Voor professionals en instellingen in de archiefsector
Gezinskaarten maken deel uit van de bevolkingsadministratie. Ze zijn gebruikt in de periode 1921-1940, tot de introductie van de persoonskaart. De kaarten bevatten onder andere gegevens over godsdienstige gezindte. Dit zijn bijzondere persoonsgegevens, waarvoor extra strenge regels gelden ingevolge de Wbp en straks (na 25 mei 2018) de Algemene Verordening Gegevensbescherming.
Veel archiefinstellingen stellen gezinskaarten tot dusver gewoon ter beschikking. Bij de afhandeling van een klacht hierover bleek dat gezinskaarten niet beschikbaar mogen worden gesteld wanneer deze kaarten bijzondere persoonsgegevens bevatten van nog levende personen. Omdat het praktisch niet of nauwelijks is mogelijk om uit te zoeken welke gezinskaarten gegevens bevatten van nog levende personen is het op grond van artikel 2 lid 2 sub d van de Archiefwet nodig om de beschikbaarstelling te stoppen. Alleen als wordt voldaan aan de uitzonderingsgronden van artikel 23 Wbp, kan een archiefinstelling in bijzondere gevallen gezinskaarten ter beschikking stellen.

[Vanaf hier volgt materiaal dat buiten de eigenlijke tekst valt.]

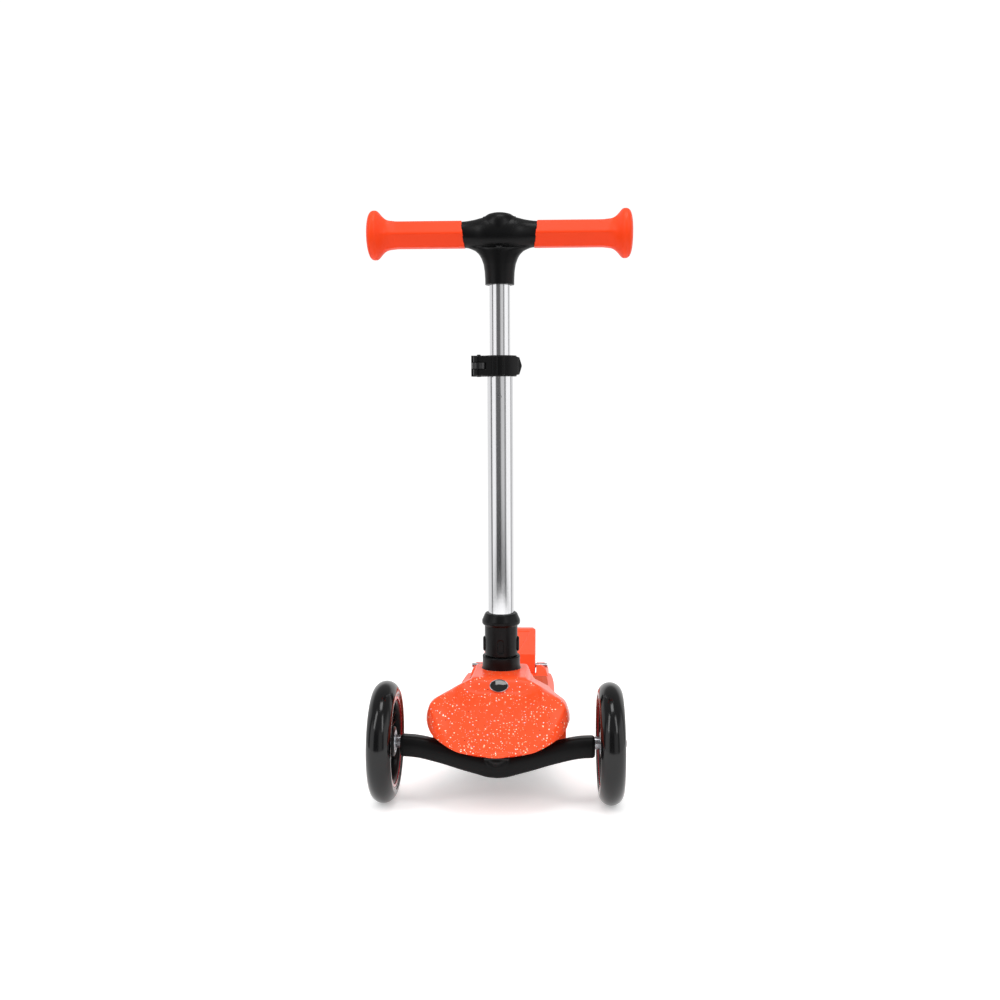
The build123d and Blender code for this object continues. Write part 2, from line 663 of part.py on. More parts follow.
with BuildPart() as tee_joint:
    add(turned_across([(-GRIP_IN, 0), (-GRIP_IN, TEE_END_R), (-30, 15.4), (-19, TEE_R), (19, TEE_R), (30, 15.4),
                       (GRIP_IN, TEE_END_R), (GRIP_IN, 0)]))
    add(turned(stem_plane(0), [
        (0, TEE_LOW), (TEE_NECK_R, TEE_LOW), (TEE_NECK_R + 1, TEE_AXIS - 24), (TEE_R, TEE_AXIS - 10),
        (TEE_R, TEE_AXIS), (15, TEE_AXIS + 17), (6, TEE_AXIS + 21.5), (0, TEE_AXIS + 21.5)]))
    # webs between arms and neck
    with BuildSketch(Plane(origin=BAR_PLANE.origin - BAR_PLANE.y_dir * 14, x_dir=(1, 0, 0),
                           z_dir=BAR_PLANE.y_dir)):
        with BuildLine():
            Polyline((-28, 8), (28, 8), (17, 22), (-17, 22), close=True)
        make_face()
    extrude(amount=28)
    with BuildSketch(ACROSS.offset(-60)):
        Circle(CORE_R)
    extrude(amount=120, mode=Mode.SUBTRACT)
    with BuildSketch(stem_plane(TEE_LOW - 1)):
        Circle(INNER_TUBE_R)
    extrude(amount=BAR_HIGH - TEE_LOW + 1, mode=Mode.SUBTRACT)
save(tee_joint.part, "tee_joint")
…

In het advies stelt KVAN/BRAIN dat het wenselijk is alsnog een beperking aan de openbaarheid stellen vanwege de eerbiediging van de persoonlijke levenssfeer (artikel 15, tweede lid Archiefwet). Het stellen van een formele beperking geeft helderheid over de kaders waarbinnen uitzonderingen op de beperking kunnen worden gemaakt en beschermt de belangen van onderzoekers doordat er beroep en bezwaar mogelijk is tegen een afwijzing van een verzoek om raadpleging.